Beijing unfazed by critique from NK media

Source:Global Times Published: 2017/2/24 12:13:02

The Korean Central News Agency (KCNA), North Korea's state-run media outlet, published a critique of China on Thursday. The bylined piece criticized China, without directly mentioning its name, for having "unhesitatingly taken inhumane steps" to suspend imports of North Korean coal, which will have a negative impact on the lives of North Korean citizens. The piece also said that Beijing's criticism of Pyongyang's recent missile test and the suspension are "dancing to the tune of the US" and tantamount to the actions of the enemy state.

The thinly veiled article refers to China as "a neighboring country, which often claims itself to be a 'friendly neighbor,'" and accused Beijing of essentially abandoning North Korea by cutting off imports of coal in compliance with UN sanctions.  "This country, styling itself a big power, is dancing to the tune of the US while defending its mean behavior with such excuses that it was meant not to have a negative impact on the living of the people in the DPRK but to check its nuclear program," the article went on to say. 

Although North Korean state-run media has criticized China in the past without mentioning its name, Thursday's sharp critique with its use of strong and provocative language has set a new precedent. The article serves as an indicator that Beijing's recent announcement regarding the suspension of coal imports from North Korea until the end of 2017 has left Pyongyang reeling with pain and fury.

The view from the Global Times is that clearly Beijing should remain steadfast in its strict compliance with the sanction from the UN Security Council resolution, regardless of what any reaction Pyongyang might have.

Moreover, Beijing does not need to respond on the same scale as Pyongyang's provocative reaction, at least not in the upcoming months. Rest assured Beijing is not the least bit interested in engaging or amplifying a verbal conflict with Pyongyang.

Furthermore, Beijing will maintain its long-term policy regarding Pyongyang, and thus continue to oppose the country's nuclear program while holding on to the normal bilateral ties already in place. As always, Beijing will not yield to any unreasonable demands, nor will it apply unnecessary pressure on the country.

Given Northeast Asia's current political structure, China and North Korea will not have any real foreseeable conflicts with one another. Unlike the relationship that exists between China and the former Soviet Union, North Korea does not have the prowess to confront China on any comprehensive level. Pyongyang could make a few minor ideological moves, but they unlikely would involve large-scale maneuvers that could be deemed as geopolitical actions against China.

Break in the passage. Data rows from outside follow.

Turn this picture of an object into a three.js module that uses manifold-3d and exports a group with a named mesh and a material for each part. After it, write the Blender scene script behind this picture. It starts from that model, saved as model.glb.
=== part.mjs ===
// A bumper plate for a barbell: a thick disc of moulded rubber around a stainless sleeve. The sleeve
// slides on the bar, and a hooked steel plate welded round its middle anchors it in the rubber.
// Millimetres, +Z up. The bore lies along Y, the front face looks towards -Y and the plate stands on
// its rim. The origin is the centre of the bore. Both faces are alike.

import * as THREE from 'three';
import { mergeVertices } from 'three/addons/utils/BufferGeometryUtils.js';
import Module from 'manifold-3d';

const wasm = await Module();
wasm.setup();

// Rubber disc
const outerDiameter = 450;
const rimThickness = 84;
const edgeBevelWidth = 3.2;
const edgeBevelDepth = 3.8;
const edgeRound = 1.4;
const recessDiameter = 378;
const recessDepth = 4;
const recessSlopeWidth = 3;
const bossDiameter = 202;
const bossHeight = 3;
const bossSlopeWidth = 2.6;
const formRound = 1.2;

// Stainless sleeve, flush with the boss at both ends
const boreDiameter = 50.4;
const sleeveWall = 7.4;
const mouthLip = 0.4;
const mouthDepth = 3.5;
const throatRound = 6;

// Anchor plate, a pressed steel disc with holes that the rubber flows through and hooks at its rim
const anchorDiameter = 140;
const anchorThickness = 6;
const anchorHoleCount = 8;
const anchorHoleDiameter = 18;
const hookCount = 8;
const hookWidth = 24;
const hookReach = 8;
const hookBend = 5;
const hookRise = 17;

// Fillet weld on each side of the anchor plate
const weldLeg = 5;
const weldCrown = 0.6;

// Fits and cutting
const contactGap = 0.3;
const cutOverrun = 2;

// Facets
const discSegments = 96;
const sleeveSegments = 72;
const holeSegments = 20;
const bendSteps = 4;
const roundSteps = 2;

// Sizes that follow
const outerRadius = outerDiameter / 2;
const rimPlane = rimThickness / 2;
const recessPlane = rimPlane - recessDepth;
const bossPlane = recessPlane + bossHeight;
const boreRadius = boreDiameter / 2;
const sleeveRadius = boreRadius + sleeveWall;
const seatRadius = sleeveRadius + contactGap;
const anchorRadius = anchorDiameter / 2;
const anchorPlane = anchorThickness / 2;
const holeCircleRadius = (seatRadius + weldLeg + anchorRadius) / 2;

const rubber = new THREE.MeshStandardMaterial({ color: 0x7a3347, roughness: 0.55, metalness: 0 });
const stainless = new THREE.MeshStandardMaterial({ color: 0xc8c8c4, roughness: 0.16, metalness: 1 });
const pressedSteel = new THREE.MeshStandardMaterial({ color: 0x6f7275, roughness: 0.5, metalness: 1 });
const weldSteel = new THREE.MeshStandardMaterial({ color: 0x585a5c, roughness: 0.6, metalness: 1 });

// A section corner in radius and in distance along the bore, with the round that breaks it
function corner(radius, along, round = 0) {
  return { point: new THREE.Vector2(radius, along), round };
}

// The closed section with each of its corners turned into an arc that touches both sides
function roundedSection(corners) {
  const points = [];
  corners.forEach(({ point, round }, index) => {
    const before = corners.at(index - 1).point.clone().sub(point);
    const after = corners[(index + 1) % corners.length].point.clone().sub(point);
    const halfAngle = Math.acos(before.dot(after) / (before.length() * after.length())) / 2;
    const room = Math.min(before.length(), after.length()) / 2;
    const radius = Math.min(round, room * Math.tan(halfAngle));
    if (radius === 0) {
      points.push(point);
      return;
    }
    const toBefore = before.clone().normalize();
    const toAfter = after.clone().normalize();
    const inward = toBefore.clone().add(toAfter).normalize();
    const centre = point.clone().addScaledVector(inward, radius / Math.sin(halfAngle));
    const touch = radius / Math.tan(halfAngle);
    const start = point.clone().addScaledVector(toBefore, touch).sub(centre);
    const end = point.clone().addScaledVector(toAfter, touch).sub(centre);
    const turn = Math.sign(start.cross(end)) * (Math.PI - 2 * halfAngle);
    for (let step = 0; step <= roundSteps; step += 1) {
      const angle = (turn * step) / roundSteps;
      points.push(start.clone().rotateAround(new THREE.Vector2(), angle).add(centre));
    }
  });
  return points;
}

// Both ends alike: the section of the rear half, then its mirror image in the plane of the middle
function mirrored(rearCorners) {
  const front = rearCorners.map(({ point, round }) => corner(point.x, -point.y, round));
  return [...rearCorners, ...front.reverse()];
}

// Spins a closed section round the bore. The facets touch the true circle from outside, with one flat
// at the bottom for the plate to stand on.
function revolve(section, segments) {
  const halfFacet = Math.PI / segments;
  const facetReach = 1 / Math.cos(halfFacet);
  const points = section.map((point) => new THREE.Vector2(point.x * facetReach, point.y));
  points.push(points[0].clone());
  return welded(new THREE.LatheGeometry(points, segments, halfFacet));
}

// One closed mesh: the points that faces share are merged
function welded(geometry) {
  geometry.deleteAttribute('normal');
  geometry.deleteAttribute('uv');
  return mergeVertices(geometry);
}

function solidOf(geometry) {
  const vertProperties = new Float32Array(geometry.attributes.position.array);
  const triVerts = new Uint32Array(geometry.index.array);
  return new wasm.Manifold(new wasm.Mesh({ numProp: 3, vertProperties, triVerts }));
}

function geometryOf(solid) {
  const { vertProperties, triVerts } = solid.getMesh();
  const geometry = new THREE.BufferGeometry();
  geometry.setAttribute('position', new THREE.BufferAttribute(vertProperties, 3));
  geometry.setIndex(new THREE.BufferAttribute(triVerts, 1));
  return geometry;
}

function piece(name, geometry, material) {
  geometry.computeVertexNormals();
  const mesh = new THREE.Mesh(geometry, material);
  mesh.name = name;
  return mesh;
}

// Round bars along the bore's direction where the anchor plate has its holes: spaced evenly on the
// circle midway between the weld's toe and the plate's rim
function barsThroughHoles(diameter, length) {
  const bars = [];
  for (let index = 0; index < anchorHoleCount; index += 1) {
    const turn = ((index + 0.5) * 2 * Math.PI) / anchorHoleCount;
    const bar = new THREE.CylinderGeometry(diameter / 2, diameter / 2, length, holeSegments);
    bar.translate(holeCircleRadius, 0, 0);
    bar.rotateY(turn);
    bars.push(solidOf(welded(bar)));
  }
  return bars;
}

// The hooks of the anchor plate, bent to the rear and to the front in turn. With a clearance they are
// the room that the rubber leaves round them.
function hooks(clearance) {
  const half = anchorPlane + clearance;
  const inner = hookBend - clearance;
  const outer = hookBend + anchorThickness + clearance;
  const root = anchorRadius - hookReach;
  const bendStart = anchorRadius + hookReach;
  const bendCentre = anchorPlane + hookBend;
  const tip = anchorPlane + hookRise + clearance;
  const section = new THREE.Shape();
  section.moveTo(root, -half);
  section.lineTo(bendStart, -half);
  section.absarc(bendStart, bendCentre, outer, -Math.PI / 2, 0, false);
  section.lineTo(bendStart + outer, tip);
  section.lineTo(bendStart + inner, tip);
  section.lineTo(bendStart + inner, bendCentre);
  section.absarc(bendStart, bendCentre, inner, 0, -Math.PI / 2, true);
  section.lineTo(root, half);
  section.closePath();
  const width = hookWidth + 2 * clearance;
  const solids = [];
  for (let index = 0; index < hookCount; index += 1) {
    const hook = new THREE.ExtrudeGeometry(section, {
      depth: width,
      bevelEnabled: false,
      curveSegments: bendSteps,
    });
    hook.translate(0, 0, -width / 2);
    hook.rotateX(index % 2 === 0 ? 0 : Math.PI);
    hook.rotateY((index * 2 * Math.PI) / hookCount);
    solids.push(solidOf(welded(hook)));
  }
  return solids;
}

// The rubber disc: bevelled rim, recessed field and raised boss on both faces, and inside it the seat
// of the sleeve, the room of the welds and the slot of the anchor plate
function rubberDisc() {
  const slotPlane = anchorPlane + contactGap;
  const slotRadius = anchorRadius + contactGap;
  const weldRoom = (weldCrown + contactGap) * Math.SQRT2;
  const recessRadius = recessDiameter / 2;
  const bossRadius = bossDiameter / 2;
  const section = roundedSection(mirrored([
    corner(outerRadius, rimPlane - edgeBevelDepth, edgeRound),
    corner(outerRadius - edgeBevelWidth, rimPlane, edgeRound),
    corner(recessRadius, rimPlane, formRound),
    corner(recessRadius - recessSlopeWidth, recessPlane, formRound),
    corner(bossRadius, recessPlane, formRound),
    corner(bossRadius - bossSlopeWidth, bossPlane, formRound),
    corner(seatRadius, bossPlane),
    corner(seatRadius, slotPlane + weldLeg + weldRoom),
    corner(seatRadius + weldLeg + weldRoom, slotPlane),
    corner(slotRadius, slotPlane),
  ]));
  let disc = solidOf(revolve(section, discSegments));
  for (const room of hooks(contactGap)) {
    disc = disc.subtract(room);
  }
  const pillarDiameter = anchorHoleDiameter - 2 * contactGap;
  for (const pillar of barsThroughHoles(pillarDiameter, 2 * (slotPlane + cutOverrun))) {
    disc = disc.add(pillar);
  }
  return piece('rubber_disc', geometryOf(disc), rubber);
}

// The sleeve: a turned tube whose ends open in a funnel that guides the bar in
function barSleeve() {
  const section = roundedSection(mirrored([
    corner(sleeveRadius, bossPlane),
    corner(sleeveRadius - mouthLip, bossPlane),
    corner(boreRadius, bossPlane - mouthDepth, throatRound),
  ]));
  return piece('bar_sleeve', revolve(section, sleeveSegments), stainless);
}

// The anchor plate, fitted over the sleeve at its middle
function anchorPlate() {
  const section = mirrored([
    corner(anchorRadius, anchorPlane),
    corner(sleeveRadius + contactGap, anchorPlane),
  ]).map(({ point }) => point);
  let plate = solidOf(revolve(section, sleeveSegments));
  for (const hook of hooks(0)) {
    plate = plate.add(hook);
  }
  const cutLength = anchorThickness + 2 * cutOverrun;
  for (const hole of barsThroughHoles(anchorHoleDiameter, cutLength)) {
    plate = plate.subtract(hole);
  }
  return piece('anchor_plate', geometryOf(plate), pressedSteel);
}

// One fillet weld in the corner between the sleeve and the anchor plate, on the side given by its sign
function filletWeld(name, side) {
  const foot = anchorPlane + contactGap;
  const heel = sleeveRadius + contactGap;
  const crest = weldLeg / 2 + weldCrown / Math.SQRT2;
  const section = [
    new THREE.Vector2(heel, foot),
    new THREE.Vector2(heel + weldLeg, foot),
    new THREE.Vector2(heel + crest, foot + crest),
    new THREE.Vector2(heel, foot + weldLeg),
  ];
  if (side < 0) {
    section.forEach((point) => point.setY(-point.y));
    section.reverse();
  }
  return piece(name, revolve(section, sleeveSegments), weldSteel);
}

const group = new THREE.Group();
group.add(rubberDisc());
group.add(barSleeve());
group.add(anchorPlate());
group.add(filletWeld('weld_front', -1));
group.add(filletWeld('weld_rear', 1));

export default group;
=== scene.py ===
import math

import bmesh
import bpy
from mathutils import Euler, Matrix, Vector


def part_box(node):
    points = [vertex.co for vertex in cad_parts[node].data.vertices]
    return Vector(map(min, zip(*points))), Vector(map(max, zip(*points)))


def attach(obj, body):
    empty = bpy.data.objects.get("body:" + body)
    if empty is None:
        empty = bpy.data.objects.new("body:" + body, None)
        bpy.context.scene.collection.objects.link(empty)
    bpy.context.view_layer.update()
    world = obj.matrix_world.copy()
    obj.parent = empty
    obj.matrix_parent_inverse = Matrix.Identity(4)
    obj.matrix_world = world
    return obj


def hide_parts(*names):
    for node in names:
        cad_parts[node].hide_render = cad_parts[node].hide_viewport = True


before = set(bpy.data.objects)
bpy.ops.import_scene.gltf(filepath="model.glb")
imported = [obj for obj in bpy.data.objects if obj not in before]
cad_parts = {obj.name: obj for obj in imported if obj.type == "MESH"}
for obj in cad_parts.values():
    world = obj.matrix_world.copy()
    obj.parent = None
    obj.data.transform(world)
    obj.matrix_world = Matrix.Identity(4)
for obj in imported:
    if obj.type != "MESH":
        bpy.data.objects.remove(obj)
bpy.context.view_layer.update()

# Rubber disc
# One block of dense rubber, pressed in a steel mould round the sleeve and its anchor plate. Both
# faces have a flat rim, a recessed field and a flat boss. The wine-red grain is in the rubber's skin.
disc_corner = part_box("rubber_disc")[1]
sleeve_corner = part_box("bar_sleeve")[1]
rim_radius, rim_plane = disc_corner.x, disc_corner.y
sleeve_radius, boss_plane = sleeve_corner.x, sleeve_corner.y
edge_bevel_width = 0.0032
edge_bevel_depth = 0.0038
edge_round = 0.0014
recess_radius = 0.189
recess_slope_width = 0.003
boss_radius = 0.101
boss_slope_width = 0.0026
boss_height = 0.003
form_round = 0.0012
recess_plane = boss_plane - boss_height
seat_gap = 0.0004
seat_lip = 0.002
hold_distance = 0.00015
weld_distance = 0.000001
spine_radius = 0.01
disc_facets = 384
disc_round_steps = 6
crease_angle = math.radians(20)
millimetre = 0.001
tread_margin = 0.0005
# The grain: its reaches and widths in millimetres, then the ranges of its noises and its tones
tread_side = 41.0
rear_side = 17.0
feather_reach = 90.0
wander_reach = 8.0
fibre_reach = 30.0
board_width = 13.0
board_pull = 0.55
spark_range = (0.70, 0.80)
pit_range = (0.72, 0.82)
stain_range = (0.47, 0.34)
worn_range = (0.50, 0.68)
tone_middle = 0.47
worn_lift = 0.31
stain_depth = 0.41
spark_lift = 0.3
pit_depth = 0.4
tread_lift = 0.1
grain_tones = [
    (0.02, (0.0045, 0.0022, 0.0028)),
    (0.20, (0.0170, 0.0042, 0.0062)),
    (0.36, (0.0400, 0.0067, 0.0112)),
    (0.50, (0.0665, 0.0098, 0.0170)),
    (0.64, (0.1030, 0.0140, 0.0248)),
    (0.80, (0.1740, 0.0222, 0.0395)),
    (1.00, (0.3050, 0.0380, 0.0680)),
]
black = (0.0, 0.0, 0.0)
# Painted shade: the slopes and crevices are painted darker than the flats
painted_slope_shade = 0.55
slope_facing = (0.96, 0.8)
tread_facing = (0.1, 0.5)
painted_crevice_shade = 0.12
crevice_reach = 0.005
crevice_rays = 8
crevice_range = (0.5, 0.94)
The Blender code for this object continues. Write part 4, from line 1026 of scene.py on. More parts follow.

The article is an editorial of the Chinese edition on Friday.

Breaking the ties currently in place between Beijing and Pyongyang serves no overall interest to Pyongyang. There are scant opportunities for the Pyongyang government to essentially improve its relationship with Washington and Seoul. Even if Washington and Seoul open their arms to Pyongyang, it would be extremely risky for the country to reciprocate whole-heartedly in a similar fashion. 

Pyongyang would first have to initiate an open policy, which would only create tremendous political risk for its regime. Washington and Seoul would be unlikely to help Pyongyang minimize the risks, and it is more than likely that they would just take advantage of such a situation.

China is free to maintain its long-term policy with North Korea as long as it is willing to do so. A neighboring country that complies with UN sanctions without provoking confrontation is of much better interest to Pyongyang than one that behaves like the US. After all, a border trade is more beneficial to Pyongyang than another Demarcation Line.

As already stated, KCNA's critique does not mention China's name. The reason behind this could be that Pyongyang only wants to put pressure on Beijing. It may be hoping that China could curb its compliance with the UN sanctions to maintain the long-term friendship that has existed between the two countries.

Beijing routinely finds itself on the frontlines in terms of worldwide attention. In the same calm and steadfast fashion with which it handles the Trump administration, Beijing will always be confident when it comes to tackling tough issues with Pyongyang. Meanwhile, the fact remains that Beijing has so much power that it could easily just let this one go.

It would not faze Beijing in the least if Pyongyang's state-run news agency continues to complain about the imposed sanctions. Beijing is aware that a rational attitude from North Korea will prevail when it finally assesses China's compliance with the UN sanctions. Beijing also looks forward to the constructive ways in which North Korea will choose to restore the long-standing bilateral ties. 

At the end of the day, China and North Korea will remain friendly neighbors. There really is no other option.

The article is an editorial of the Chinese edition on Friday.